Ainda vou me lembrar disso
Ainda me lembro de correr no quintal sem medo da temperatura do sol
Ainda me lembro de cantar e dançar nos dias de chuva
Cheio de emoção
Cheio de vida.
Era muita alegria e eu não conseguia conter.
Hoje eu uso bloqueador solar ao acordar
Evito tomar chuva para não adoecer
Pois tenho contas à pagar
Pois tenho muitas coisas para fazer em vez de brincar e esquecer.
Esquecer que o mundo já não é mais seguro
E que tudo me assusta e me assombra
E que eu devo constantemente me proteger
Pois cresci e as pessoas me olham como se eu fosse um adulto
Como se a criança em mim tivesse que morrer para que o “eu” que eles querem de mim venha vencê-la e destruir minha fortaleza.
Ainda me lembro de andar descalço, correr na lama, subir em árvores
Ainda sinto esses desejos em mim mas os sucumbo, eu sou adulto agora.
A cada ano que se apagam as velas do bolo, me convencem que o pequeno príncipe tem que morrer para que o Capitão Gancho Capitalista venha a prevalecer.
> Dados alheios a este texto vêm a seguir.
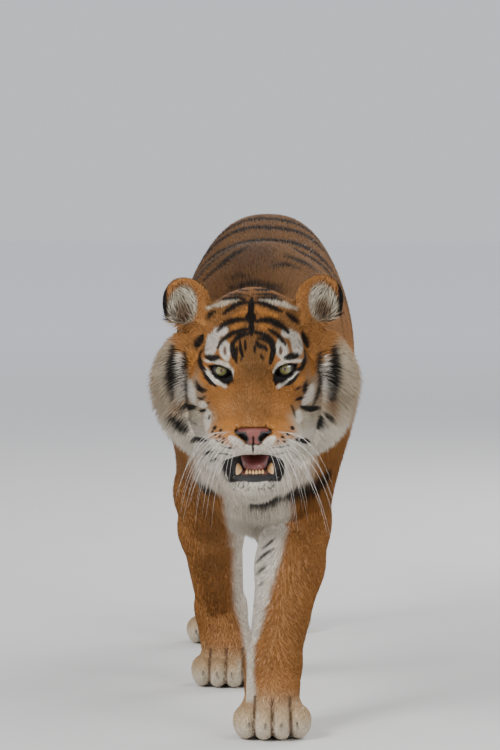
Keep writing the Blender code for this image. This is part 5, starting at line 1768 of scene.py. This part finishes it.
unwrapSkin(skinObject)
skinPoints, skinNormals = places(skinObject.data), normalsOf(skinObject.data)
lie, *furShape = coatShape(skinPoints, skinNormals)
for name, values in zip(furValues, furShape):
    addValues(skinObject.data, name, "FLOAT", "POINT", values)
addValues(skinObject.data, "furLie", "FLOAT_VECTOR", "POINT", lie)
centres = np.empty(len(skinObject.data.polygons) * 3)
skinObject.data.polygons.foreach_get("center", centres)
addValues(skinObject.data, "region", "INT", "FACE", regionOf(centres.reshape(-1, 3)))
skinColours = np.ones((len(skinPoints), 4))
skinOnHead = toHead(skinPoints)
cupShade = 1 - 0.40 * earCup(skinOnHead, (skinNormals @ headTurn.T)[:, 1]) * (skinOnHead[:, 2] > 0.05)
skinColours[:, :3] = np.clip(coatColour(skinPoints, skinNormals) * cupShade[:, None], 0, 1)
addValues(skinObject.data, "coat", "FLOAT_COLOR", "POINT", skinColours)
print("markings painted")

tree, tufts = coatTree(), {kind: tuftShape(kind) for kind in tuftRings}
total = 0
for name, (region, kind, slot, dense) in coatPieces.items():
    piece = moveIn(growCoat(name, region, kind, dense, tree, tufts[kind], hair))
    triangles = sum(len(f.vertices) - 2 for f in piece.data.polygons)
    total += triangles
    print(name, triangles, "triangles")
    dress(piece, hair, [], slot)
print("coat,", total, "triangles")
for tuft in tufts.values():
    bpy.data.objects.remove(tuft)

dress(moveIn(nosePad()), noseMaterial(), ["nose"], "nose_skin")
glass = eyeMaterial()
for side, name in ((1, "left"), (-1, "right")):
    dress(moveIn(makeEye(side, "eyeBall_" + name)), glass, ["eye_" + name], "eye")
pink = plainMaterial("tongueFlesh", ((0.30, 0.085, 0.072), (0.20, 0.056, 0.050)), 120.0, 0.30, 0.6, 0.4)
dress(moveIn(makeTongue()), pink, ["tongue"], "tongue")
# cream-yellow teeth tinted orange: their own colour with painted warm light shining through them
warmLitIvory = plainMaterial("toothWarmLitIvory", ((0.64, 0.33, 0.12), (0.73, 0.46, 0.21)), 60.0, 0.25, 0.2, 0.5)
for name, fang in teeth["fangs"].items():
    dress(moveIn(makeTeeth("fang_" + name, [fang])), warmLitIvory, ["canine_" + name], "tooth")
dress(moveIn(makeTeeth("frontTeeth", teeth["front"])), warmLitIvory, ["incisors"], "tooth")
horn = plainMaterial("clawHorn", ((0.20, 0.16, 0.12), (0.09, 0.07, 0.055)), 90.0, 0.35, 0.3, 0.2)
dress(moveIn(makeClaws()), horn, [], "tooth")
pale = plainMaterial("whiskerHair", ((0.80, 0.78, 0.72), (0.66, 0.64, 0.58)), 40.0, 0.4, 0.1)
dress(moveIn(makeWhiskers(pale)), pale, [], "coat_pale")
print("nose, eyes, mouth, claws and whiskers made")

moveIn(skinObject)
removeValues(skinObject.data, (*furValues, "furLie", "region"))
dress(skinObject, skinMaterial(), fleshNodes, "coat_orange")


# floor, light and camera
floorLook = {"half": 30, "colours": ((0.72, 0.71, 0.69), (0.69, 0.68, 0.66)), "haze": (0.93, 0.94, 0.96)}
sky = {"colour": (0.93, 0.95, 1.0, 1), "strength": 0.75}
lights = {
    "key": {"place": (-3.6, -5.2, 4.2), "aim": (0, -0.7, 0.5), "power": 385.0, "size": 2.2},
    "fill": {"place": (4.2, -4.6, 2.6), "aim": (0, -0.6, 0.5), "power": 150.0, "size": 3.0},
    "rim": {"place": (2.5, 3.6, 3.4), "aim": (0, 0.2, 0.6), "power": 150.0, "size": 2.4},
}
# the camera turns about a spot ahead of it, a little aside of the leading paw
lens = {"focal": 192.0, "sensor": 36.0, "away": 7.396, "high": 1.16, "down": math.atan(0.06375),
        "turn": math.radians(1.2), "aside": -0.041, "ahead": 7.5}


def makeFloor():
    half = floorLook["half"]
    made = newObject("floor", [(-half, -half, 0), (half, -half, 0), (half, half, 0), (-half, half, 0)],
                     [(0, 1, 2, 3)])
    material, net, shader = newMaterial("floorPale")
    place = objectPlace(net)
    far = net.vector("LENGTH", place, output="Value").eased(2.5, 14.0)
    near = net.blend(noise(net, place, 3.0), *floorLook["colours"])
    shader.give({"Base Color": net.blend(far, near, floorLook["haze"]), "Roughness": 0.8})
    made.data.materials.append(material)


def makeLight(name, place, aim, power, size):
    light = bpy.data.lights.new(name, "AREA")
    light.energy = power
    light.size = size
    made = placed(name, light)
    made.location = place
    made.rotation_euler = (Vector(aim) - Vector(place)).to_track_quat("-Z", "Y").to_euler()


def makeCamera():
    data = bpy.data.cameras.new("camera")
    data.sensor_fit = "VERTICAL"
    data.sensor_height = lens["sensor"]
    data.lens = lens["focal"]
    data.clip_end = 100
    made = placed("camera", data)
    pawFront = foreLeft["knuckles"][1] - forePaw["reach"] - forePaw["toe"][1]
    aside = foreLeft["knuckles"][0] + lens["aside"] + lens["ahead"] * math.tan(lens["turn"])
    made.location = Vector((aside, pawFront - lens["away"], lens["high"])) + Vector(shift)
    made.rotation_euler = (math.pi / 2 - lens["down"], 0, lens["turn"])
    bpy.context.scene.camera = made


world = bpy.data.worlds.new("studio")
bpy.context.scene.world = world
world.use_nodes = True
background = world.node_tree.nodes["Background"]
background.inputs["Color"].default_value = sky["colour"]
background.inputs["Strength"].default_value = sky["strength"]
makeFloor()
for name, settings in lights.items():
    makeLight(name, **settings)
makeCamera()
E eu não posso chorar na frente deles.
Eu tenho que me esconder.
Me esconder por detrás de falsos sorrisos, falsos semblantes
A máscara perfeita para o teatro cotidiano.
Da janela da sala eu vejo uma multidão trilhando um caminho cheio de solidão.
Escondendo-se de si mesmos, eles preferem se cegar para não ver a verdade escorrendo em sangue em seus rostos porque eles santificaram a ignorância e já não há mais nada que se possa fazer.
Eles enxergam seus inimigos por todos os lados mas não se enxergam.
Eles escutam os mais “tocados” mas não se escutam.
Leem os mais lidos mas não leem os próprios atos.
Há uma força empurrando-os para o precipício mas eles não querem lutar contra.
Estão presos em suas cavernas e não enxergam a luz.
E em sua escuridão, endeusam o Mal.
São todos suicidas.
Da janela do meu quarto eu vejo crianças limpando pára-brisas num trânsito perigoso.
Vejo crianças abandonadas nas ruas, dividindo o pão num chão com papelão.
Eu vejo crianças gritando de desespero em suas vidas solitárias, mas ninguém se importa. Todos querem assistir o Domingão do Faustão.
Ninguém quer perder o último capítulo da novela nem o jogo decisivo do Flamengo x Vasco.
Uma criança acaba de morrer de fome.
E agora todos nós desfrutamos de nossa paz superficial. De nossa maldade e crueldade banal.
Uma vez ouvi alguém dizer que as crianças são o futuro de uma nação. Mas de qual?
Tomo mais um comprimido de lítio e ele acelera o meu coração.
Parece que eu estou vivo. Há quanto tempo você não bate assim amigão!?
Há quanto tempo você não saltita assim né?
Eu choro em minha depressão.
Então eu vejo que não sou diferente dos viciados em crack, álcool, futebol, mma ou televisão.
Estamos nos anestesiando da nossa morte diária. Estamos adiando a nossa morte física pois ainda somos a mão de obra e não podemos deixar de rezar não!
O céu estará lá, para quando tudo isso acabar e nós vermos que tudo isso não passou de mentiras vendidas para as dores das nossas almas.
O meu coração sente a navalha dos comerciantes da fé e me rasga o espírito de desesperança.
Vejo minha vida repartida em cápsulas manipuladas.
A vida é feita de drogas. E drogas são usadas para o nosso meio de sobrevivência.
Estamos todos drogados. E cuidado! Leia a bula antes de “tomar a sua dose de vida” pois ela pode ter efeitos contrários.
A consciência uma vez tomada pela realidade sombria que nos cerca não nos deixa escapar da loucura diária, da insanidade coletiva compartilhada normalmente e comumente.
A existência torna-se doença e livros de auto-ajuda se tornam Best-seller’s.
O consumismo vem preencher o nosso vazio, saciar nossas angústias, calar temporariamente o nosso desespero.
A tecnologia nos transforma em seres virtuais e sem vida, sem verdade e projetos falhos de celebridades. Todos querem compartilhar suas vidas. Todos nós queremos ser vistos. Pois viver é provar que está vivendo através de fotos e marcações coletivas para garantir a certeza que se viveu e que de fato, nada aprendeu.
Pois eu sou a roupa que visto, o aparelho que uso da marca mais cara. Sou os músculos bem definidos e um rosto bonito. Isso é tudo. Tudo isso eu sou e então tudo posso.
A vaidade sagrada nos torna bonecos lindos e infláveis.
O medo de envelhecer nos torna caricaturas de nós mesmos.
O culto ao corpo nos torna burros e limitados.
Pois o ser humano não é somente estômago e sexo. É também angústia e desespero.